Caroline Sinders, a machine learning designer who previously worked with IBM Watson, told Motherboard that part of the problem lies with a "lack of awareness that we need to test multiple genders or multiple races." At the same time, Sinders asked whether the solution is as simple as more diversity in data. “When these failures pop up, it really does highlight a lack of diversity in the sets. But also having a more diverse dataset for things that use facial images poses a problem where better facial apps lead to ... better facial recognition. Do we necessarily want that?”
That’s a valid question when applied to the many in-the-field uses of AI and facial recognition technology, many of which are deployed disproportionately by police against people of color. As Sinders mentioned, better facial apps leads to better facial recognition—but do we need yet another AI face app at all?

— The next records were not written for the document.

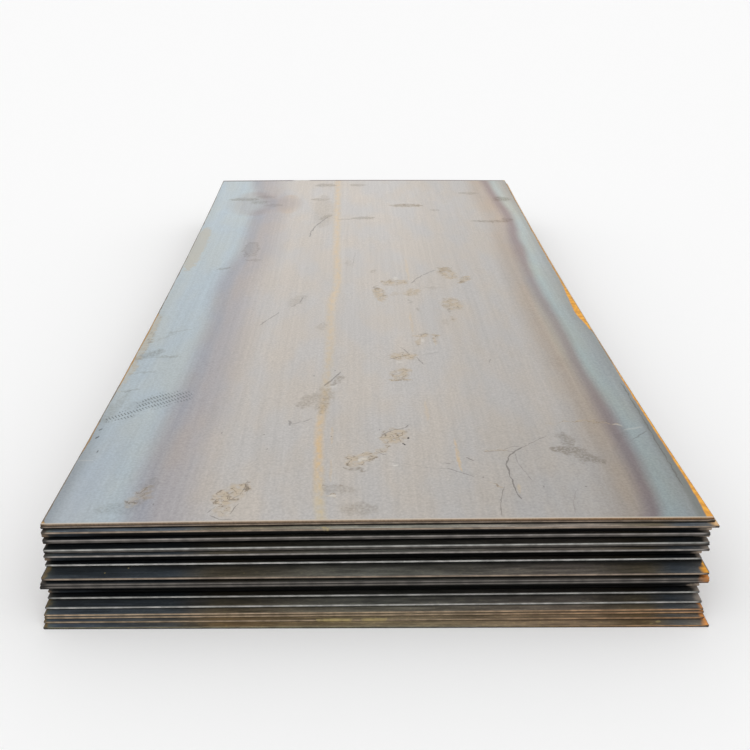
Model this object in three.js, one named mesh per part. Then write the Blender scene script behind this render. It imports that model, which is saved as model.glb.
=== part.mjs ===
// A stack of hot-rolled steel plates, laid straight on each other.
// +X runs across the plates, +Y along them to the far end, +Z up; millimetres.
import * as THREE from 'three';

// One plate as it leaves the mill and the shear.
const plateLength = 3000;
const plateWidth = 1500;
const plateThickness = 6;
const millEdgeBulge = 1.6; // the rolled long edge stands out past the flat faces
const rollover = 0.8; // the shear pulls the upper corner of a cut end down over this length
const rolloverDrop = 0.5;
const shearLean = 0.4; // the foot of a cut end stands out past its upper corner

// How the plates lie on each other.
const scaleGap = 0.3; // mill scale keeps neighbours this far apart where they bear
const flatBeds = 16; // so many plates at the bottom lie flat across
const crownOfTop = 3; // crossbow of the uppermost plate, middle over long edges

// Facets of the curved faces.
const spansAlong = 8;
const spansAcross = 4;
const bulgeFacets = 4;

const scaleGrey = { color: 0x4a4d50, roughness: 0.5, metalness: 0.7 };
const brightScale = { color: 0xb0adab, roughness: 0.45, metalness: 0.8 };

// Every plate from the floor up: how far its near end stands out, how far it is shifted to +X, how
// far it is turned (degrees, to the left seen from above), the air that its springing ends keep
// over the plate below, and how much wider than ordered its untrimmed edges leave it.
const layers = [
  { out: 88, shift: -6, turn: -0.76, air: 0, wide: -1 },
  { out: 72, shift: -10, turn: -0.43, air: 0, wide: -4 },
  { out: 63, shift: -9, turn: -0.31, air: 0, wide: -2 },
  { out: 61, shift: -10, turn: -0.27, air: 0, wide: -3 },
  { out: 44, shift: -10, turn: -0.23, air: 0, wide: 1 },
  { out: 18, shift: -9, turn: -0.22, air: 0, wide: 5 },
  { out: 4, shift: -8, turn: -0.1, air: 2.1, wide: 10 },
  { out: -2, shift: -8, turn: -0.2, air: 2.1, wide: 9 },
  { out: 0, shift: -6, turn: 0, air: 2.1, wide: 4 },
  { out: -2, shift: -7, turn: -0.1, air: 2.1, wide: 2 },
  { out: 8, shift: -10, turn: -0.2, air: 2.1, wide: -1 },
  { out: 43, shift: -8, turn: -0.2, air: 2.1, wide: 9 },
  { out: 46, shift: -7, turn: -0.2, air: 0, wide: 5 },
  { out: 46, shift: -7, turn: -0.22, air: 0, wide: 3 },
  { out: 32, shift: -6, turn: -0.2, air: 0, wide: 8 },
  { out: 44, shift: -6, turn: -0.23, air: 0, wide: -3 },
  { out: 0, shift: -9, turn: -0.06, air: 0, wide: 0 },
  { out: -10, shift: -9, turn: 0, air: 3.1, wide: 5 },
  { out: -8, shift: -7, turn: 0.1, air: 3.1, wide: 4 },
  { out: 6, shift: -1, turn: 0, air: 3.1, wide: 7 },
  { out: 17, shift: -2, turn: 0, air: 3.1, wide: -3 },
  { out: 7, shift: -1, turn: 0.1, air: 0, wide: 1 },
  { out: 9, shift: -2, turn: 0.1, air: 0, wide: -1 },
  { out: -10, shift: -2, turn: 0, air: 0, wide: 11 },
  { out: -4, shift: -1, turn: 0.1, air: 0, wide: 6 },
  { out: -1, shift: -2, turn: 0.07, air: 0, wide: 3 },
  { out: -9, shift: -1, turn: 0, air: 1.1, wide: 11 },
  { out: -7, shift: 1, turn: 0.1, air: 1.1, wide: 12 },
  { out: -3, shift: 5, turn: 0.1, air: 1.1, wide: 15 },
  { out: 12, shift: 6, turn: -0.07, air: 1.1, wide: 7 },
  { out: 1, shift: 1, turn: 0, air: 1.1, wide: 4 },
  { out: 0, shift: 0, turn: 0, air: 0, wide: 0 },
];

// Height of a plate's underside at a place (x, y) of the stack. Its middle bears on the plate below
// and its ends rise by the air kept so far. Above the flat beds its middle line is crowned a little
// more in each layer.
function bedHeight(index, x, y) {
  const rise = layers.slice(0, index + 1).reduce((sum, layer) => sum + layer.air, 0);
  const crown = crownOfTop * Math.max(0, index + 1 - flatBeds) / (layers.length - flatBeds);
  const along = 2 * y / plateLength;
  const across = 2 * x / plateWidth;
  return index * (plateThickness + scaleGap) + rise * along ** 2 + crown * (1 - across ** 2);
}

// The section across a plate as height and width stations, counter-clockwise seen from the near end:
// along the underside to the right, round the rolled edge, back along the top and round the left edge.
// A station's place across is a share of the flat face (-1 to 1) plus a bulge in millimetres.
function sectionStations() {
  const stations = [];
  for (const side of [1, -1]) {
    for (let i = 0; i <= spansAcross; i += 1) {
      const share = side * (2 * i / spansAcross - 1);
      stations.push({ share, bulge: 0, height: side > 0 ? 0 : plateThickness, top: side < 0 });
    }
    for (let i = 1; i < bulgeFacets; i += 1) {
      const angle = Math.PI * (i / bulgeFacets - 0.5);
      const bulge = side * millEdgeBulge * Math.cos(angle);
      const height = plateThickness / 2 * (1 + side * Math.sin(angle));
      stations.push({ share: side, bulge, height, top: false });
    }
  }
  return stations;
}

// The places along a plate where its section is repeated: both cut ends with their rollover, and
// between them the lines where the bed changes slope, which all plates share.
function lengthStations(out) {
  const nearEnd = -plateLength / 2 - out;
  const farEnd = nearEnd + plateLength;
  const inner = [];
  for (let i = 1; i < spansAlong; i += 1) {
    inner.push({ y: plateLength * (i / spansAlong - 0.5), slant: 0, drop: 0, lean: 0 });
  }
  return [
    { y: nearEnd, slant: 1, drop: rolloverDrop, lean: shearLean },
    { y: nearEnd + rollover, slant: 1, drop: 0, lean: 0 },
    ...inner,
    { y: farEnd - rollover, slant: 1, drop: 0, lean: 0 },
    { y: farEnd, slant: 1, drop: rolloverDrop, lean: -shearLean },
  ];
}

// A plate is its section carried from the near end to the far end over the bed.
function plateGeometry(index) {
  const { out, shift, turn, wide } = layers[index];
  const slope = Math.tan(THREE.MathUtils.degToRad(turn));
  const section = sectionStations();
  const rings = lengthStations(out);
  const flatHalf = (plateWidth + wide) / 2 - millEdgeBulge;
  const positions = [];
  for (const { y, slant, drop, lean } of rings) {
    for (const { share, bulge, height, top } of section) {
      const sideways = Math.abs(share) === 1 ? shift - slope * (y + plateLength / 2) : 0;
      const px = share * flatHalf + bulge + sideways;
      const py = y + slant * slope * px - (height === 0 ? lean : 0);
      positions.push(px, py, bedHeight(index, px, py) + height - (top ? drop : 0));
    }
  }
  const size = section.length;
  const faces = [];
  for (let ring = 0; ring + 1 < rings.length; ring += 1) {
    for (let i = 0; i < size; i += 1) {
      const a = ring * size + i;
      const b = ring * size + (i + 1) % size;
      faces.push(a, b + size, b, a, a + size, b + size);
    }
  }
  const outline = section.map(({ share, bulge, height }) => {
    return new THREE.Vector2(share * flatHalf + bulge, height);
  });
  const last = (rings.length - 1) * size;
  for (const [a, b, c] of THREE.ShapeUtils.triangulateShape(outline, [])) {
    faces.push(a, b, c, last + a, last + c, last + b);
  }
  const geometry = new THREE.BufferGeometry();
  geometry.setAttribute('position', new THREE.Float32BufferAttribute(positions, 3));
  geometry.setIndex(faces);
  geometry.computeVertexNormals();
  return geometry;
}

const stack = new THREE.Group();
layers.forEach((layer, index) => {
  const isTop = index === layers.length - 1;
  const steel = new THREE.MeshStandardMaterial(isTop ? brightScale : scaleGrey);
  const plate = new THREE.Mesh(plateGeometry(index), steel);
  plate.name = isTop ? 'top_plate' : `plate_${String(index + 1).padStart(2, '0')}`;
  stack.add(plate);
});

// The stack stands on z = 0 with the middle of its outline over the origin.
const reach = new THREE.Box3().setFromObject(stack);
const middle = reach.getCenter(new THREE.Vector3());
stack.position.set(-middle.x, -middle.y, -reach.min.z);

export default stack;
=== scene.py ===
import math

import bmesh
import bpy
from mathutils import Matrix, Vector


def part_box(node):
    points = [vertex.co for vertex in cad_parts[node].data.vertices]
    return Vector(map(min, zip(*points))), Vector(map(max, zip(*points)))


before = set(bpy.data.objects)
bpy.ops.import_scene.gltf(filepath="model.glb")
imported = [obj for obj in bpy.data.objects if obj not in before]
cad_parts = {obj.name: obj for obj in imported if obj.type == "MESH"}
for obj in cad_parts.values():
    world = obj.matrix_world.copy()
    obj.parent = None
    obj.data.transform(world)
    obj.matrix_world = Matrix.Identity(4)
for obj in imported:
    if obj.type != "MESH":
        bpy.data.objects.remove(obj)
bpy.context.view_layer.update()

# The camera stands off the near end, at chest height, a little left of the
# middle line, and looks down the length of the stack.
mm = 0.001
top_low, top_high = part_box("top_plate")
stands_left, stands_off, stands_over = 51.3 * mm, 1553.4 * mm, 1151.9 * mm
camera_place = (
    (top_low.x + top_high.x) / 2 - stands_left,
    top_low.y - stands_off,
    top_high.z + stands_over,
)
turned, tipped, rolled = math.radians(-1.407), math.radians(26.988), math.radians(0.26)
camera = bpy.data.objects.new("camera", bpy.data.cameras.new("camera"))
camera.data.lens, camera.data.sensor_width = 41.24, 36
camera.data.clip_end = 200
camera.matrix_world = (
    Matrix.Translation(camera_place)
    @ Matrix.Rotation(turned, 4, "Z")
    @ Matrix.Rotation(math.radians(90) - tipped, 4, "X")
    @ Matrix.Rotation(rolled, 4, "Z")
)
bpy.context.scene.collection.objects.link(camera)
bpy.context.scene.camera = camera


# The lower plates: 6 mm hot-rolled steel under dark mill scale, sheared at both
# ends and with rolled long edges. They lie loose, their ends out of line.
half_width, plate_length = 750, 3000
plates = sorted(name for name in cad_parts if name.startswith("plate_"))


def put(tree, kind, feeds=(), out=0, **settings):
    """Adds one shader node. Its feeds are numbers, colours or other nodes' outputs."""
    node = tree.nodes.new("ShaderNode" + kind)
    for name, value in settings.items():
        setattr(node, name, value)
    for socket, feed in feeds.items() if isinstance(feeds, dict) else enumerate(feeds):
        if isinstance(feed, bpy.types.NodeSocket):
            tree.links.new(feed, node.inputs[socket])
        else:
            node.inputs[socket].default_value = feed
    return node.outputs[out]


def work(tree, how, first, *others):
    """One Math node, or a row of them that takes up more than two values one by one."""
    result = put(tree, "Math", [first, *others[:1]], operation=how)
    for other in others[1:]:
        result = put(tree, "Math", [result, other], operation=how)
    return result


def spread(tree, value, low, high, to_low=0.0, to_high=1.0, how="SMOOTHSTEP"):
    """Takes a value from one range to another, held at both ends."""
    held = how == "LINEAR"  # a smooth step holds its ends by itself
    ranges = [value, low, high, to_low, to_high]
    return put(tree, "MapRange", ranges, interpolation_type=how, clamp=held)


def graded(tree, place, start, stop, at_start=0.0, at_stop=1.0, how="SMOOTHSTEP"):
    """A value that changes between two places, which are in mm."""
    return spread(tree, place, start * mm, stop * mm, at_start, at_stop, how)


def varied(tree, noise, low, high, how="SMOOTHSTEP"):
    """Takes a noise, which keeps mostly between 0.3 and 0.7, to another range."""
    return spread(tree, noise, 0.3, 0.7, low, high, how)


def tint(tree, share, under, over):
    """Lays one colour over another."""
    return put(tree, "Mix", {0: share, 6: under, 7: over}, 2, data_type="RGBA")


def shaded(tree, share, colour, shade):
    """Multiplies a colour by a shade."""
    return put(tree, "Mix", {0: share, 6: colour, 7: shade}, 2, data_type="RGBA", blend_type="MULTIPLY")


def chip(*levels):
    """A colour as read off a paint chip, its red, green and blue from 0 to 255."""
    shares = [level / 255 for level in levels]
    return (*[v / 12.92 if v <= 0.04045 else ((v + 0.055) / 1.055) ** 2.4 for v in shares], 1)


def ramp(tree, value, stops, how="EASE"):
    """Colours by a place. The stops' places are in mm."""
    first, last = stops[0][0], stops[-1][0]
    output = put(tree, "ValToRGB", [graded(tree, value, first, last, how="LINEAR")])
    colours = output.node.color_ramp
    colours.interpolation = how
    colours.elements.remove(colours.elements[-1])
    for place, colour in stops:
        share = (place - first) / (last - first)
        stop = colours.elements.new(share) if place != first else colours.elements[0]
        stop.position, stop.color = share, chip(*colour)
    return output


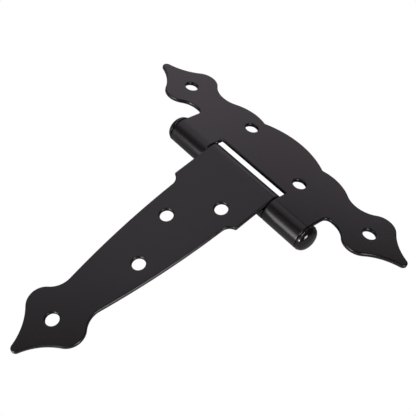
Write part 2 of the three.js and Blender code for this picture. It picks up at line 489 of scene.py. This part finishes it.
@dataclass
class StrapLeaf:
    """The tapering strap that is screwed to the door or gate."""

    sheet: Sheet
    placing: Placing
    reach: float = 129.2
    width: float = 42.3
    shoulder: float = 22.0
    shoulder_radius: float = 1.05
    step_half: float = 17.25
    step_radius: float = 4.9
    side_radius: float = 449.0
    holes: tuple[tuple[float, float], ...] = ((8.7, 19.2), (-6.0, 39.3), (4.7, 64.3))
    finial: Finial = Finial(2.3, 29.8, 23.1, 8.35, 8.25, 10.55, 10.3, 21.2)

    def half(self) -> list[Arc]:
        """Lists the arcs of the right half, from the tip up to the pin."""
        parts = self.finial.arcs(self.finial.neck_half, self.finial.neck_radius)
        tip, flank, lobe, neck = (Arc(p.y, p.x - self.reach, p.radius, p.turn) for p in parts)
        shoulder = Arc(
            self.width / 2 - self.shoulder_radius,
            self.shoulder_radius - self.shoulder,
            self.shoulder_radius,
        )
        step_x = self.step_half + self.step_radius
        drop = math.sqrt((self.step_radius + shoulder.radius) ** 2 - (step_x - shoulder.x) ** 2)
        step = Arc(step_x, shoulder.y - drop, self.step_radius, Turn.HOLLOW)
        bow = centre_between(
            neck.centre, neck.radius + self.side_radius, step.centre, step.radius + self.side_radius, 1
        )
        side = Arc(bow.x, bow.y, self.side_radius)
        return [tip, flank, lobe, neck, side, step, shoulder, Arc(self.width / 2, 0.0)]

    def build(self) -> bpy.types.Object:
        """Makes the strap leaf."""
        leaf = RolledLeaf(self.sheet, Side.STRAP)
        right = self.half()
        tip = right[0]
        left = [Arc(-arc.x, arc.y, arc.radius, arc.turn) for arc in reversed(right[1:])]
        wire = Wire(leaf.mesh, Vector((-self.width / 2, 0.0)))
        wire.chain([*left, tip, *right[1:]])
        leaf.outline(wire.first)
        for across, out in self.holes:
            leaf.hole(across, -out)
        leaf.hole(0.0, self.finial.hole_back - self.reach)
        return leaf.finished("strap_leaf_coated", self.placing)


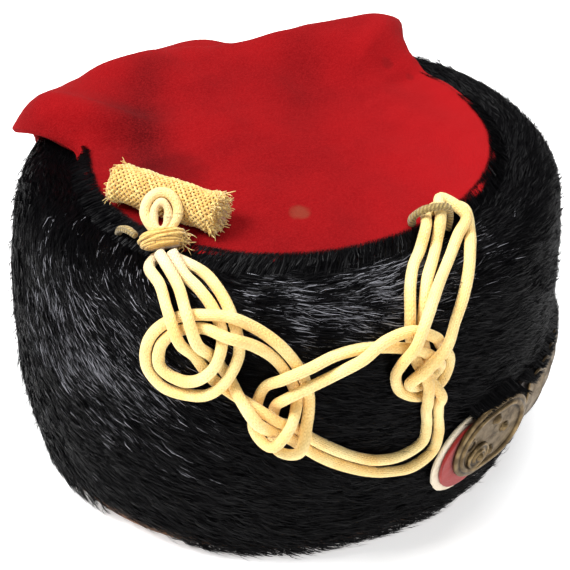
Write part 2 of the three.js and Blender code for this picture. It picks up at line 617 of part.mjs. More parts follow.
// Chin strap: a leather strap on the fur, and a row of lapped brass scales on it
const STRAP_END_DEG = 56;
const STRAP_STEPS = 30;
const strapSections = [];
for (let step = 0; step <= STRAP_STEPS; step += 1) {
  const aroundDeg = mix(-STRAP_END_DEG, STRAP_END_DEG, step / STRAP_STEPS);
  const frame = chainFrame(aroundDeg, GAP);
  const half = STRAP_WIDTH / 2;
  const corners = [[-half, 0], [half, 0], [half, STRAP_THICK], [-half, STRAP_THICK]];
  strapSections.push(corners.map(([y, z]) => new THREE.Vector3(0, y, z).applyMatrix4(frame).toArray()));
}
addNode("chin_strap", cappedLoft(strapSections), STRAP_LEATHER);

function scaleShape(width, length) {
  const half = width / 2;
  const shape = new THREE.Shape();
  shape.moveTo(0, -half * 0.86);
  shape.lineTo(length * 0.45, -half);
  shape.quadraticCurveTo(length * 1.05, -half * 0.5, length, 0);
  shape.quadraticCurveTo(length * 1.05, half * 0.5, length * 0.45, half);
  shape.lineTo(0, half * 0.86);
  shape.closePath();
  return shape;
}

const SCALES_END_DEG = 52.5;
const SCALES_PARTING_DEG = 2.2;        // half of the gap between the two rows
const SCALE_LENGTH = 9.6 + SCALE_OVERLAP;
const SCALE_TILT = radians(9.5);

// The degrees at a share of the way along one row of scales
function chainDegrees(share) {
  const steps = 200;
  const places = [];
  const runs = [0];
  for (let step = 0; step <= steps; step += 1) {
    const aroundDeg = mix(SCALES_END_DEG, SCALES_PARTING_DEG, step / steps);
    places.push(layPoint(aroundDeg, chainHeight(aroundDeg), 0));
    if (step > 0) runs.push(runs[step - 1] + places[step].distanceTo(places[step - 1]));
  }
  const index = runs.findIndex((run) => run >= share * runs[steps]);
  return mix(SCALES_END_DEG, SCALES_PARTING_DEG, index / steps);
}

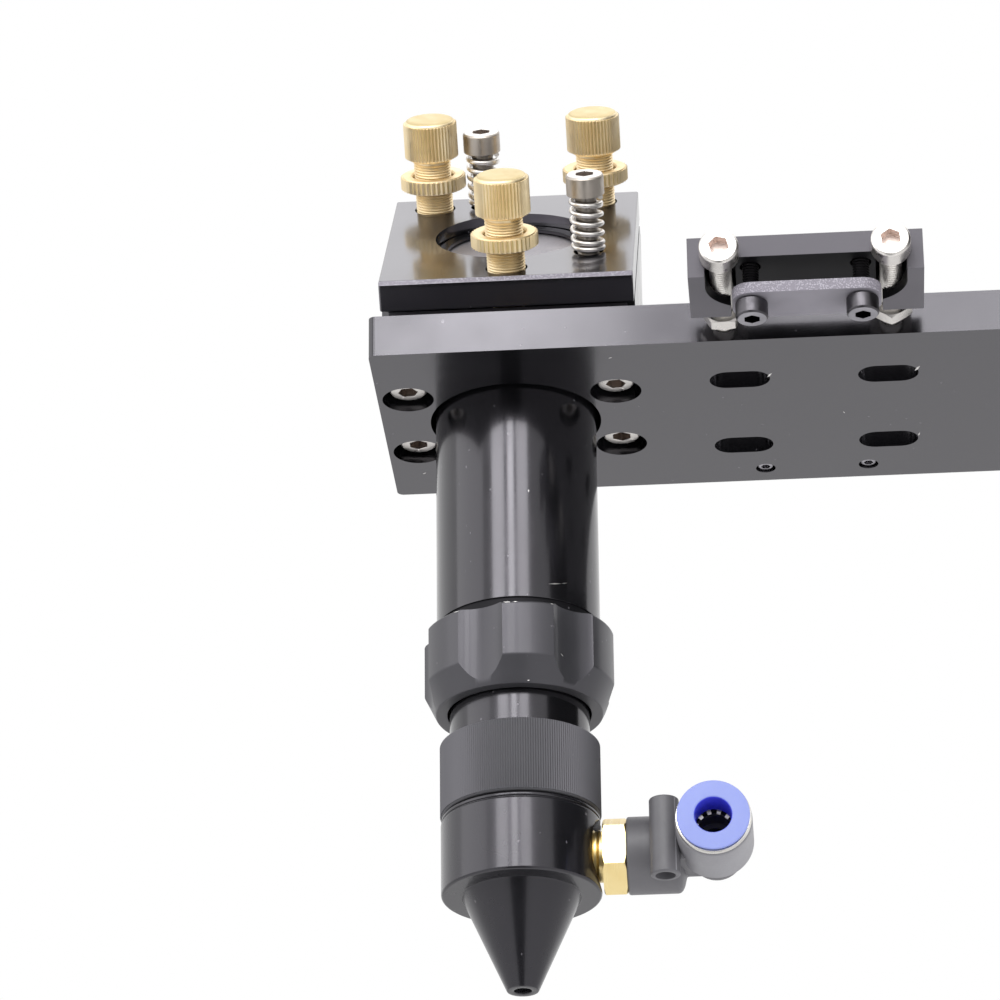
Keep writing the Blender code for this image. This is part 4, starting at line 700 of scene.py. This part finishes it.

Today, the problem of getting datasets that represent populations accurately and the legacy of technology being used to preserve power systems are very much interlinked. In a New York Times op-ed, Buolamwini talks about the "coded gaze," a phenomenon where “A.I. systems are shaped by the priorities and prejudices — conscious and unconscious — of the people who design them.” The extremely high rates of misidentification that plague facial recognition software when used on people of color have led to calls for its complete and total ban. These embedded biases can affect hiring prospects, misidentify innocent people, and give unaccountable actors in the private sector or law enforcement apparatus greater information about our personal lives, without our consent. Already some cities have already banned the technology, and Congress is expected to vote on legislation that would forbid face recognition in government-owned public housing.
All of this, however, makes clear that it’s not exactly clear what the best way to stop this is. Do we use more data to empower problematic technology? Do we use algorithms to de-bias other algorithms? Do we risk continuing to disrupt people’s lives while we figure this thing out? Maybe all this means that the answer is that we can’t, at least not without first questioning whether such fundamentally problematic technology should exist at all.